Tuesday afternoon I attempted to make biscuits for the first time in two years. I used to make bread, cookies, biscuits, brownies etc. on auto-pilot. Eventually my children grew up and left home and I was forced into gluten-free eating so my baking fell by the wayside.
I wanted to do something nice for hubby this week, thus the biscuits, but I'm not so sure it worked. Oh, he said they were good, but they felt hard, a little flatter than normal and I noticed he didn't ask for more.
Fast forward to this morning. I moved my sacred time to my kitchen, spreading my Bibles, journal and study helps over the table surface. After reading my Psalms of praise and a chapter in Colossians, I felt drawn to Job. A couple friends of mine keep telling me that God is speaking to them through the book of Job. I've been resisting for all sorts of reasons. First of all, that I felt I was living in parts of it last year and then there's the teachings I've heard on Job, none of which felt right to me. I turned gingerly to Job 38 and read aloud in the New Century Version. I was mesmerized. Then I sensed a prompting to go back and read all of Job's responses throughout the book (after the initial first and second chapters).

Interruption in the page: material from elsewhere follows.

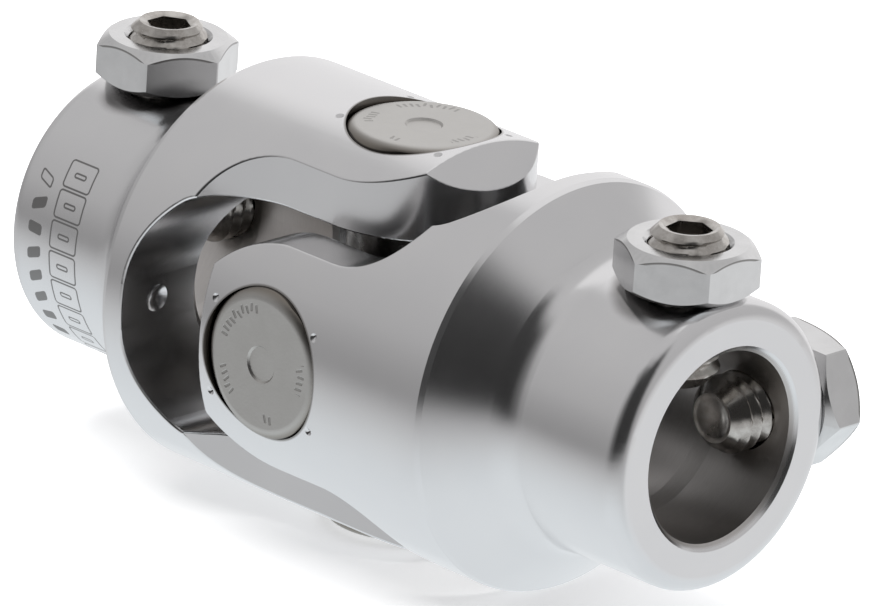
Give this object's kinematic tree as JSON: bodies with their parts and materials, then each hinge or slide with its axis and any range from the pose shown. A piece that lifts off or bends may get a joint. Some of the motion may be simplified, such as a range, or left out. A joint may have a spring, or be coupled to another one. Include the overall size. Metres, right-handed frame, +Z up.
{
  "type": "steering universal joint",
  "caption": "Needle-bearing universal joint for a steering shaft: crossed yokes on a cross, with shaft bores clamped by set screws and jam nuts.",
  "frame": {"origin": "centre of the cross, where the two pivot axes meet", "axes": "+X along the shafts to the front yoke's bore, +Z up through the rear yoke's upper bearing cap"},
  "size_m": [0.0869, 0.042, 0.042],
  "materials": {
    "polished_stainless": "polished",
    "ground_steel": "ground",
    "cap_steel": "satin",
    "seal_rubber": "matte",
    "screw_steel": "satin",
    "nut_steel": "satin"
  },
  "bodies": {
    "rear": {"rear_yoke": "polished_stainless", "bearing_cap_top": "cap_steel", "needle_rollers_top": "ground_steel", "seal_ring_top": "seal_rubber", "bearing_cap_bottom": "cap_steel", "needle_rollers_bottom": "ground_steel", "seal_ring_bottom": "seal_rubber"},
    "cross": {"cross": "ground_steel"},
    "front": {"front_yoke": "polished_stainless", "bearing_cap_near": "cap_steel", "needle_rollers_near": "ground_steel", "seal_ring_near": "seal_rubber", "bearing_cap_far": "cap_steel", "needle_rollers_far": "ground_steel", "seal_ring_far": "seal_rubber"},
    "screw_front_top": {"set_screw_front_top": "screw_steel"},
    "nut_front_top": {"jam_nut_front_top": "nut_steel"},
    "screw_front_far": {"set_screw_front_far": "screw_steel"},
    "nut_front_far": {"jam_nut_front_far": "nut_steel"},
    "screw_rear_top": {"set_screw_rear_top": "screw_steel"},
    "nut_rear_top": {"jam_nut_rear_top": "nut_steel"},
    "screw_rear_far": {"set_screw_rear_far": "screw_steel"},
    "nut_rear_far": {"jam_nut_rear_far": "nut_steel"}
  },
  "joints": [
    {"name": "rear_pivot", "type": "hinge", "parent": "rear", "child": "cross", "pos_m": [0, 0, 0], "axis": [0, 0, 1], "range_deg": [-22, 22]},
    {"name": "front_pivot", "type": "hinge", "parent": "cross", "child": "front", "pos_m": [0, 0, 0], "axis": [0, 1, 0], "range_deg": [-22, 22]},
    {"name": "screw_front_top_travel", "type": "slide", "parent": "front", "child": "screw_front_top", "axis": [0, 0, 1], "range_m": [0, 0.0056]},
    {"name": "nut_front_top_travel", "type": "slide", "parent": "front", "child": "nut_front_top", "axis": [0, 0, 1], "range_m": [0, 0.001]},
    {"name": "screw_front_far_travel", "type": "slide", "parent": "front", "child": "screw_front_far", "axis": [0, 1, 0], "range_m": [0, 0.0056]},
    {"name": "nut_front_far_travel", "type": "slide", "parent": "front", "child": "nut_front_far", "axis": [0, 1, 0], "range_m": [0, 0.001]},
    {"name": "screw_rear_top_travel", "type": "slide", "parent": "rear", "child": "screw_rear_top", "axis": [0, 0, 1], "range_m": [0, 0.0056]},
    {"name": "nut_rear_top_travel", "type": "slide", "parent": "rear", "child": "nut_rear_top", "axis": [0, 0, 1], "range_m": [0, 0.001]},
    {"name": "screw_rear_far_travel", "type": "slide", "parent": "rear", "child": "screw_rear_far", "axis": [0, 1, 0], "range_m": [0, 0.0056]},
    {"name": "nut_rear_far_travel", "type": "slide", "parent": "rear", "child": "nut_rear_far", "axis": [0, 1, 0], "range_m": [0, 0.001]}
  ]
}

As I read I could hear my own voice over the past three years, complaining, then questioning, arguing that I was right and after all hadn't I been following God? Then I heard my voice along with Job when he saw with eyes of faith and spoke words such as "I know that my Redeemer lives." I had those times when silver linings would shine with glimpses of grace.
What I had never seen before was Job's audacity to want to stand before God and justify himself. His idea that righteousness shields us from suffering and that his works, good that they were, should have prevented these trials. Yes, I saw myself.
God sends a man to precede him with truth, then the unfathomable, incredible Creator speaks and paints a picture for Job of the one true God. Job, who was very vocal about wanting to stand beside God and have a talk with him, speaks only six verses of response (Job 42) with a totally different attitude. Six short verses compared to chapters of words prior to this.
I am in awe.
Job's heart was changed as he beheld His creator following the darkest time of his life.
My heart has changed, too but it is a daily journey.
I am in awe.
That God - Job's God, my God- cares about my life.
Who am I?
Maker of flat biscuits.
I can almost hear Him chuckle.
I am learning that Almighty God has the heart of a Shepherd, whose heart is always restoration.
Job's story proves this in the end as God blesses his life far beyond what Job could imagine. I'm willing to bet God was smiling while pouring those blessings down.
I pray that my story will prove His heart as well.